If independence, or autocephaly, is what the canonical Ukrainian Church needs in order to stop persecution, even if only temporarily, let it have it. The Church does not put power above peace and money above love. Sadly, we must admit that the conflict in the Ukraine has highlighted that many, on both sides, have done the opposite, playing politics. For them there is only power and money, not peace and love. The example of St Nicholas of Japan (+ 1912) should be followed. During the Japano-Russian War of 1904-05, as the Russian bishop of Japan and founder of the Japanese Orthodox Church, he lived as a recluse in prayer, telling his Japanese flock to pray for the Japanese authorities, as the Apostle Paul instructs us. And then he fell silent for the duration. Why do the Church authorities in Moscow not do the same today?
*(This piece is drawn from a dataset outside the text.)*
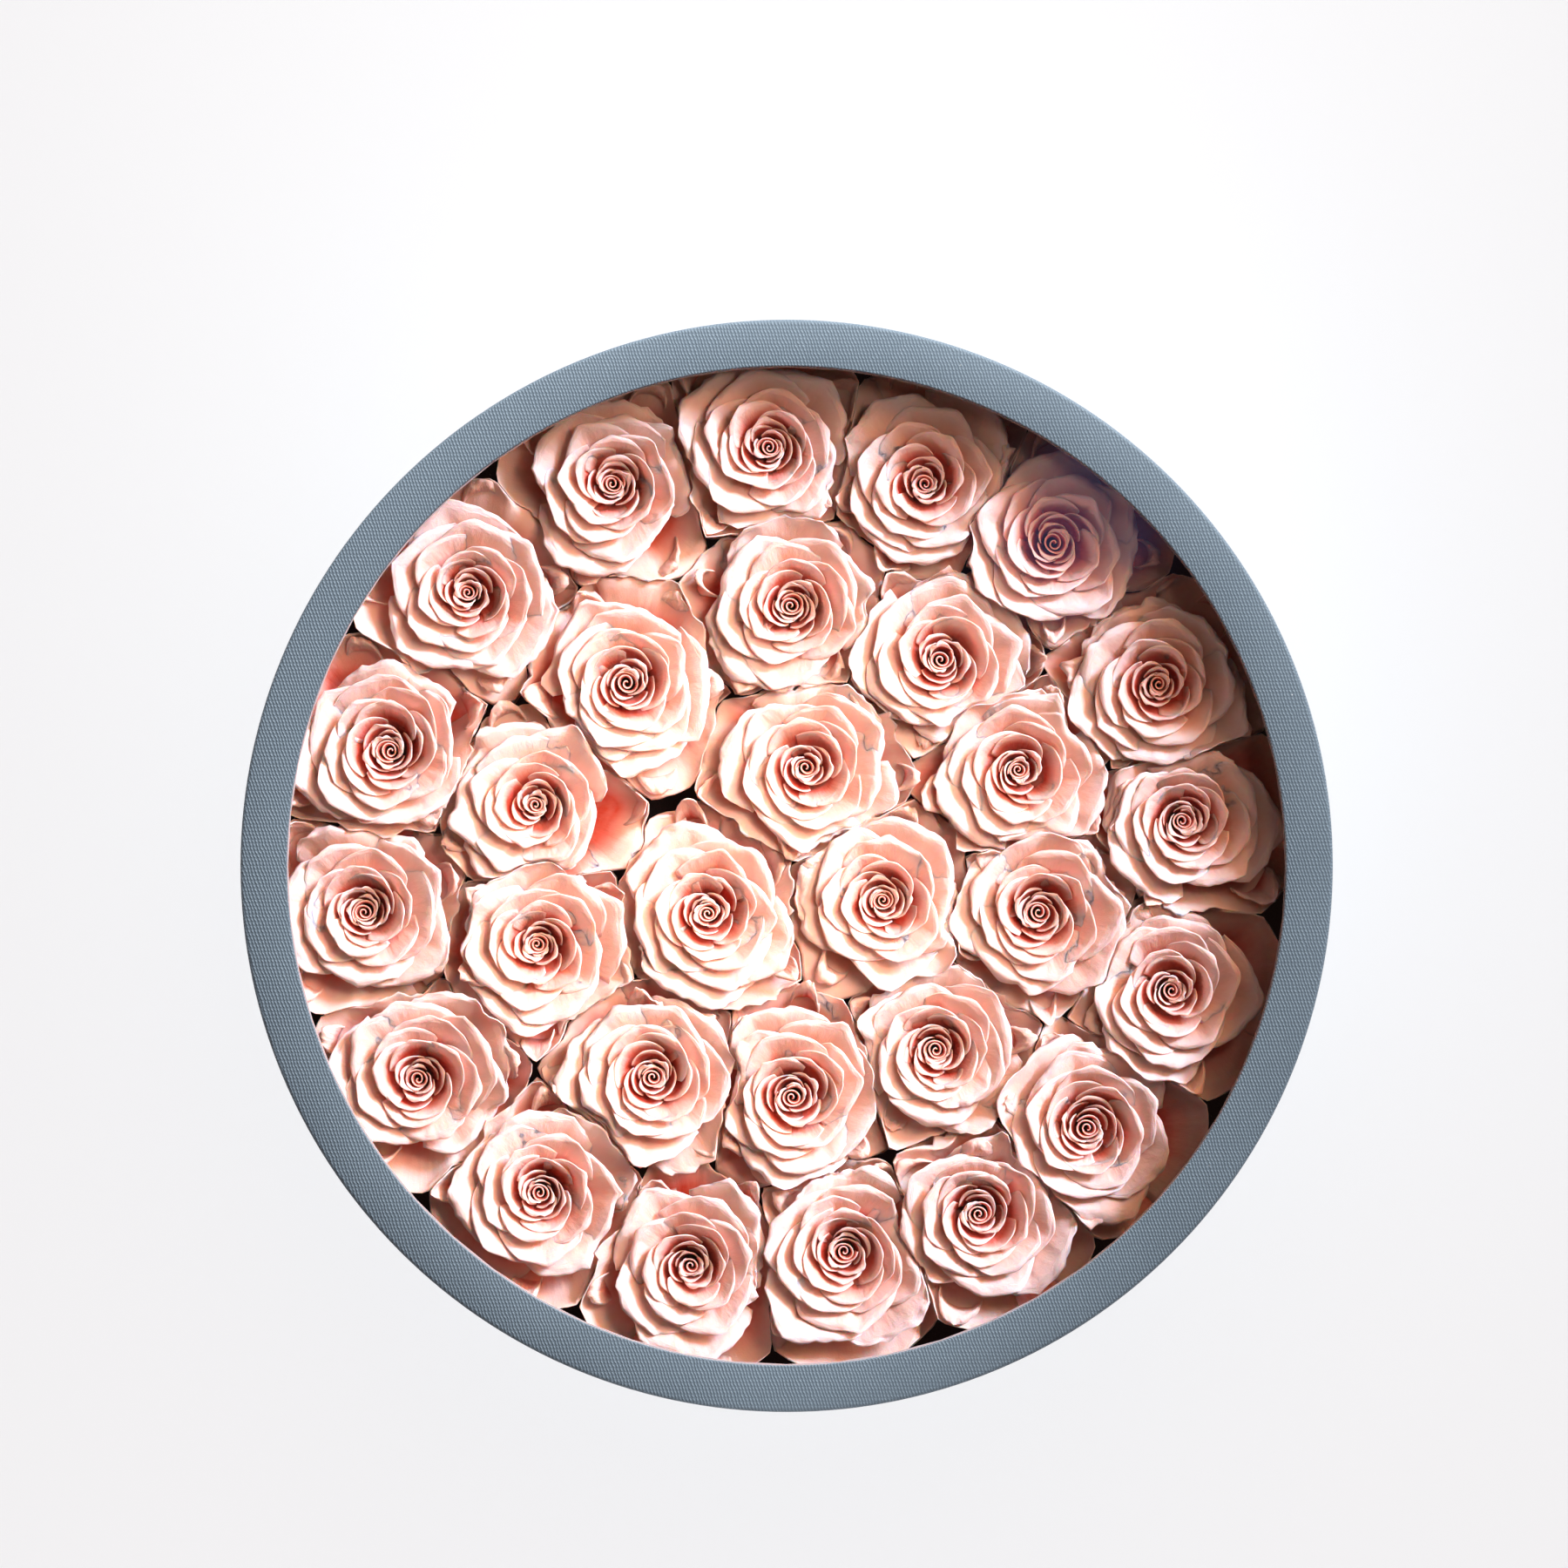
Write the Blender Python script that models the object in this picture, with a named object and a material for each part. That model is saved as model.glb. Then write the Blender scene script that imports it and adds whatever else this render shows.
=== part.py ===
"""A round flower hat box: a paper-covered box with a clear window in its lid, filled with preserved rose heads.

The box lies on its base. The origin is the middle of the underside and +Z points up through the window.
"""

import math
import random
from collections import namedtuple

import bmesh
import bpy
from mathutils import Vector

MM = 0.001

# Outside of the box
LID_RADIUS = 175 * MM
BOX_HEIGHT = 110 * MM
FRAME_WIDTH = 15 * MM
LID_DEPTH = 38 * MM

# Thickness of each sheet, and the gaps between the pieces
BOARD = 2.5 * MM
LID_BOARD = 2.2 * MM
LINING_CARD = 0.8 * MM
WINDOW_SHEET = 0.6 * MM
WINDOW_RING_CARD = 1.2 * MM
SEAT_GAP = 0.3 * MM
LID_SLIDE_GAP = 0.5 * MM
LID_RING_BOARD = 2 * MM

# Filling
FOAM_TOP = 48 * MM
BLOOM_HEIGHT = 46 * MM
BLOOM_RADIUS = 27 * MM
PETAL_REACH = 38 * MM
BLOOM_GAP = 0.5 * MM
STEM_RADIUS = 2.4 * MM
STEM_LENGTH = 14 * MM
STEM_HOLE_RADIUS = 3.2 * MM
STEM_HOLE_DEPTH = 15 * MM
STEM_HOLE_SIDES = 8

# Roses as they stand in the box: degrees round from +X and millimetres out from the middle
OUTER_ROSES = (
    (114.5, 136), (93, 135), (70.5, 133), (50, 137), (25.5, 132.5), (6, 131), (-18, 131), (-40.5, 130),
    (-60.5, 130), (-82, 128), (-103.5, 134), (-126.5, 132), (-150, 137), (-174, 137), (163.5, 136), (139.5, 135.5),
)
INNER_ROSES = (
    (89.5, 83.5), (53, 83.5), (21, 81), (-11, 84), (-51, 78.5),
    (-87.5, 74), (-122.5, 81.5), (-161.5, 84), (167, 85), (131, 77),
)
MIDDLE_ROSES = ((76, 31.5), (-147.5, 29), (-20, 33))

ROUND_SIDES = 60
BLOOM_SIDES = 15
SMOOTH_ANGLE = math.radians(35)

LID_SKIRT_INSIDE = LID_RADIUS - LID_BOARD
WINDOW_OPENING = LID_RADIUS - FRAME_WIDTH
WALL_OUTSIDE = LID_SKIRT_INSIDE - LID_SLIDE_GAP
WALL_INSIDE = WALL_OUTSIDE - BOARD
LINING_OUTSIDE = WALL_INSIDE - SEAT_GAP
LINING_INSIDE = LINING_OUTSIDE - LINING_CARD
FOAM_RADIUS = LINING_INSIDE - SEAT_GAP
FLOOR_TOP = BOARD
FILLING_BOTTOM = FLOOR_TOP + SEAT_GAP
WINDOW_TOP = BOX_HEIGHT - LID_RING_BOARD - SEAT_GAP
WINDOW_BOTTOM = WINDOW_TOP - WINDOW_SHEET
WINDOW_RING_TOP = WINDOW_BOTTOM - SEAT_GAP
WINDOW_RING_BOTTOM = WINDOW_RING_TOP - WINDOW_RING_CARD
WALL_TOP = WINDOW_RING_BOTTOM - SEAT_GAP

# One ring of points round a bloom: how far out and how high it runs, as shares of the bloom's radius and
# height. One side of each petal lies further in by `overlap`, where it tucks under the next, and its middle
# stands up by `tip`. `turn` shifts the petals round by that many sides.
Ring = namedtuple("Ring", "out up petals turn overlap tip")
BLOOM_RINGS = (
    Ring(0.110, 0.950, 3, 0, 0.26, 0.010),
    Ring(0.170, 0.880, 3, 0, 0.10, 0.000),
    Ring(0.310, 0.985, 3, 2, 0.24, 0.020),
    Ring(0.375, 0.860, 3, 2, 0.08, 0.000),
    Ring(0.530, 0.995, 5, 1, 0.18, 0.022),
    Ring(0.625, 0.955, 5, 1, 0.16, 0.014),
    Ring(0.600, 0.820, 5, 1, 0.04, 0.000),
    Ring(0.790, 0.915, 5, 2, 0.16, 0.026),
    Ring(0.880, 0.860, 5, 2, 0.12, 0.012),
    Ring(0.850, 0.740, 5, 2, 0.04, 0.000),
    Ring(1.000, 0.790, 5, 0, 0.05, 0.030),
    Ring(0.985, 0.750, 5, 0, 0.05, 0.020),
    Ring(0.600, 0.400, 5, 0, 0.06, 0.000),
)
MOST_PETALS = 5
HEART_HEIGHT = 0.90
CALYX_RADIUS = 5.5 * MM
TILT_STARTS = 0.3
LARGEST_TILT = 0.13
PETAL_UNEVENNESS = 0.04
BLOOM_HEIGHTS = (0.975, 1.02)

PAPER_BLUE = (0.19, 0.27, 0.34, 1)
LINING_BLACK = (0.012, 0.011, 0.012, 1)
CARD_GREY = (0.55, 0.55, 0.54, 1)
WINDOW_CLEAR = (0.95, 0.97, 0.98, 0.12)
PETAL_PEACH = (0.90, 0.55, 0.43, 1)


def clear_scene():
    for obj in list(bpy.data.objects):
        bpy.data.objects.remove(obj)


def make_material(name, colour, roughness):
    material = bpy.data.materials.new(name)
    material.use_nodes = True
    shader = material.node_tree.nodes["Principled BSDF"]
    shader.inputs["Base Color"].default_value = colour
    shader.inputs["Roughness"].default_value = roughness
    shader.inputs["Metallic"].default_value = 0
    shader.inputs["Alpha"].default_value = colour[3]
    return material


def add_object(name, bm, material):
    """Makes an object of a finished bmesh, shaded smooth where it is round."""
    bmesh.ops.recalc_face_normals(bm, faces=bm.faces)
    mesh = bpy.data.meshes.new(name)
    bm.to_mesh(mesh)
    bm.free()
    mesh.shade_smooth()
    mesh.set_sharp_from_angle(angle=SMOOTH_ANGLE)
    mesh.materials.append(material)
    obj = bpy.data.objects.new(name, mesh)
    bpy.context.scene.collection.objects.link(obj)
    return obj


def add_turned(name, profile, material):
    """Turns a closed outline of (radius, height) points round the box's axis."""
    bm = bmesh.new()
    corners = [bm.verts.new((radius, 0, height)) for radius, height in profile]
    edges = [bm.edges.new((a, b)) for a, b in zip(corners, corners[1:] + corners[:1])]
    bmesh.ops.spin(
        bm, geom=corners + edges, cent=(0, 0, 0), axis=(0, 0, 1), angle=math.tau, steps=ROUND_SIDES, use_merge=True
    )
    return add_object(name, bm, material)


def add_tube(name, inside, outside, bottom, top, material):
    return add_turned(name, [(outside, bottom), (outside, top), (inside, top), (inside, bottom)], material)


def add_disc(name, radius, bottom, top, material):
    bm = bmesh.new()
    bmesh.ops.create_cone(
        bm, cap_ends=True, segments=ROUND_SIDES, radius1=radius, radius2=radius, depth=top - bottom
    )
    bmesh.ops.translate(bm, verts=bm.verts, vec=(0, 0, (bottom + top) / 2))
    return add_object(name, bm, material)


def rose_spots():
    """Where each rose's stem stands, the outer ring first."""
    spots = []
    for degrees, out in OUTER_ROSES + INNER_ROSES + MIDDLE_ROSES:
        angle = math.radians(degrees)
        spots.append(Vector((out * MM * math.cos(angle), out * MM * math.sin(angle))))
    return spots


def room_for_bloom(spot, others, angle):
    """How far a bloom can reach in this direction before it meets a neighbour halfway, or the lining."""
    direction = Vector((math.cos(angle), math.sin(angle)))
    wall = (LINING_INSIDE - BLOOM_GAP) * math.cos(math.pi / ROUND_SIDES)
    along = spot.dot(direction)
    room = math.sqrt(along * along + wall * wall - spot.length_squared) - along
    for other in others:
        apart = other - spot
        facing = direction.dot(apart.normalized())
        if facing > 0:
            room = min(room, (apart.length - BLOOM_GAP) / 2 / facing)
    return room


def ring_points(ring, unevenness):
    """How far out and how high a petal ring runs at each of its sides, as shares of the bloom's size."""
    points = []
    for side in range(BLOOM_SIDES):
        place = (side + ring.turn) * ring.petals / BLOOM_SIDES
        across = place % 1 + ring.petals / BLOOM_SIDES / 2
        petal = int(place) % ring.petals
        swell = 1 - ring.overlap * (1 - across) - unevenness[petal] * ring.out
        rise = ring.up + ring.tip * (2 * math.sin(math.pi * across) - 1)
        points.append((ring.out * swell, rise))
    return points


def bloom_outline(spot, others, chance):
    """Every loop of a rose's surface, from its heart over the petals and down to the foot of its stem.

    The rings are round near the heart. Further out they take the shape of the room between the neighbours.
    """
    height = BLOOM_HEIGHT * chance.uniform(*BLOOM_HEIGHTS)
    first_angle = chance.uniform(0, math.tau)
    tilt = Vector((chance.uniform(-1, 1), chance.uniform(-1, 1))) * LARGEST_TILT
    unevenness = [chance.uniform(0, PETAL_UNEVENNESS) for _ in range(MOST_PETALS)]
    angles = [first_angle + math.tau * side / BLOOM_SIDES for side in range(BLOOM_SIDES)]
    reaches = [min(room_for_bloom(spot, others, angle), PETAL_REACH) for angle in angles]
    loops = []
    for ring in BLOOM_RINGS:
        loop = []
        for angle, reach, (out, up) in zip(angles, reaches, ring_points(ring, unevenness)):
            radius = out * (BLOOM_RADIUS + (reach - BLOOM_RADIUS) * out**2)
            side = Vector((math.cos(angle), math.sin(angle))) * radius
            lean = tilt.dot(side) * max(0, up - TILT_STARTS)
            loop.append((*(spot + side), FOAM_TOP + up * height + lean))
        loops.append(loop)
    calyx_foot = FOAM_TOP + SEAT_GAP
    for radius, level in (
        (CALYX_RADIUS, calyx_foot),
        (STEM_RADIUS, calyx_foot),
        (STEM_RADIUS, FOAM_TOP - STEM_LENGTH),
    ):
        loops.append([(*(spot + Vector((math.cos(a), math.sin(a))) * radius), level) for a in angles])
    heart = (*spot, FOAM_TOP + HEART_HEIGHT * height)
    return heart, loops


def add_rose(name, spot, others, chance, material):
    """A rose head as one closed surface: rings of overlapping petals raised round its heart, calyx and stem."""
    heart, loops = bloom_outline(spot, others, chance)
    bm = bmesh.new()
    rows = [[bm.verts.new(point) for point in loop] for loop in loops]
    middle = bm.verts.new(heart)
    for side in range(BLOOM_SIDES):
        after = (side + 1) % BLOOM_SIDES
        bm.faces.new((middle, rows[0][side], rows[0][after]))
        for inner, outer in zip(rows, rows[1:]):
            bm.faces.new((inner[side], outer[side], outer[after], inner[after]))
    bm.faces.new(reversed(rows[-1]))
    return add_object(name, bm, material)


def add_foam(spots, material):
    """The block that the stems stand in, with a plain hole for each."""
    foam = add_disc("foam_block", FOAM_RADIUS, FILLING_BOTTOM, FOAM_TOP, material)
    bm = bmesh.new()
    for spot in spots:
        made = bmesh.ops.create_cone(
            bm,
            cap_ends=True,
            segments=STEM_HOLE_SIDES,
            radius1=STEM_HOLE_RADIUS,
            radius2=STEM_HOLE_RADIUS,
            depth=2 * STEM_HOLE_DEPTH,
        )
        bmesh.ops.translate(bm, verts=made["verts"], vec=(*spot, FOAM_TOP))
    cutter = add_object("stem_hole_cutter", bm, material)
    cutter.hide_render = True
    cutter.display_type = "WIRE"
    holes = foam.modifiers.new("stem_holes", "BOOLEAN")
    holes.operation = "DIFFERENCE"
    holes.solver = "EXACT"
    holes.object = cutter


def add_box(paper, black, card):
    add_tube("base_wall", WALL_INSIDE, WALL_OUTSIDE, 0, WALL_TOP, paper)
    add_disc("base_floor", WALL_INSIDE - SEAT_GAP, 0, FLOOR_TOP, paper)
    add_tube("lining", LINING_INSIDE, LINING_OUTSIDE, FILLING_BOTTOM, WALL_TOP, black)
    add_tube("window_ring", WINDOW_OPENING, WALL_OUTSIDE, WINDOW_RING_BOTTOM, WINDOW_RING_TOP, card)


def add_lid(paper, clear):
    under_ring = BOX_HEIGHT - LID_RING_BOARD
    skirt_foot = BOX_HEIGHT - LID_DEPTH
    add_turned(
        "lid_frame",
        [
            (LID_RADIUS, skirt_foot),
            (LID_RADIUS, BOX_HEIGHT),
            (WINDOW_OPENING, BOX_HEIGHT),
            (WINDOW_OPENING, under_ring),
            (LID_SKIRT_INSIDE, under_ring),
            (LID_SKIRT_INSIDE, skirt_foot),
        ],
        paper,
    )
    add_disc("window_sheet", WALL_OUTSIDE, WINDOW_BOTTOM, WINDOW_TOP, clear)


def main():
    clear_scene()
    paper = make_material("embossed_paper", PAPER_BLUE, 0.55)
    black = make_material("black_card", LINING_BLACK, 0.8)
    card = make_material("grey_card", CARD_GREY, 0.8)
    clear = make_material("clear_sheet", WINDOW_CLEAR, 0.05)
    petals = make_material("rose_petal", PETAL_PEACH, 0.7)
    add_box(paper, black, card)
    add_lid(paper, clear)
    spots = rose_spots()
    add_foam(spots, black)
    for number, spot in enumerate(spots, start=1):
        others = [other for other in spots if other is not spot]
        add_rose(f"rose_{number:02d}", spot, others, random.Random(number), petals)


main()
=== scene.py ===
"""The looks of a flower hat box: embossed paper, a clear window and full-blown preserved roses.

The roses are the main thing. Each is grown from its heart outwards: a rolled core, then petal after petal
at the golden angle, every petal a grid bent into a cup wall with a lip that rolls outwards.
"""

import math
import random
from collections import namedtuple

import bmesh
import bpy
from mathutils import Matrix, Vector, noise


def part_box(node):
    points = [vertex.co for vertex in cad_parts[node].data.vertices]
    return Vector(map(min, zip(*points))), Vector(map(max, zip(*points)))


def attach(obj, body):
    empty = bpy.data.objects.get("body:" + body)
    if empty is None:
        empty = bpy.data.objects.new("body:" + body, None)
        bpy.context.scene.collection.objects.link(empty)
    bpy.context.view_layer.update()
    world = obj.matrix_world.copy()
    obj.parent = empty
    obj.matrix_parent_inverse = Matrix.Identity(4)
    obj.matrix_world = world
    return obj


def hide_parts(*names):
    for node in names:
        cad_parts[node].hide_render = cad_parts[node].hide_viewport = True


MM = 0.001

# Photograph: where the lid's outer circle lies in its frame
PHOTO_SIZE = 1800
LID_CENTRE_PX = (903, 994)
LID_DIAMETER_PX = 1255
CAMERA_HEIGHT = 1.7
SENSOR_WIDTH = 36

# Box, where the frame's own boxes don't say it
FRAME_WIDTH = 15 * MM
LID_RING_BOARD = 2 * MM
LID_BOARD = 2.2 * MM
WALL_BOARD = 2.5 * MM
LINING_CARD = 0.8 * MM
ROUND_STEPS = 240
LID_EDGE_ROUNDING = 1.3 * MM
OPENING_EDGE_ROUNDING = 0.5 * MM
WALL_EDGE_ROUNDING = 0.8 * MM
SMALL_ROUNDING = 0.4 * MM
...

We also have the example of St Silvanus the Athonite (+ 1938), who during the First World War simply prayed that the least evil side win.
Conclusion: Towards Healing
Here are the examples that we may follow, praying that the present grave divisions inside the Russian Church and those between it and other Local Orthodox Churches may be overcome.
Note:
- ‘Defrocking’ for political reasons is utterly uncanonical and is ignored by all sixteen Local Orthodox Churches, including the Romanian Orthodox Church, the Church of Constantinople and the Russian Church. Thus, one part of the Russian Church freely receives ‘defrocked’ clerics from the Church of Constantinople, as well as, in the past, many from the Patriarchate of Moscow. Constantinople received hundreds of ‘defrocked’ Ukrainian clerics in the 1990s and has received others more recently. The Romanian Church has received over 200 ‘defrocked’ clerics in Moldova and in England from the Russian Church, who had been ‘defrocked’ because they had been persecuted by their bishops. As one Russian Moscow bishop told me about another bishop who had carried out such actions: ‘Send for the psychiatric ambulance to pick him up’! What always happens after such ‘defrockings’ is always ‘refrockings’, when meaningless pieces of paper, written against the Holy Spirit, often still in their unopened envelopes, are simply cancelled.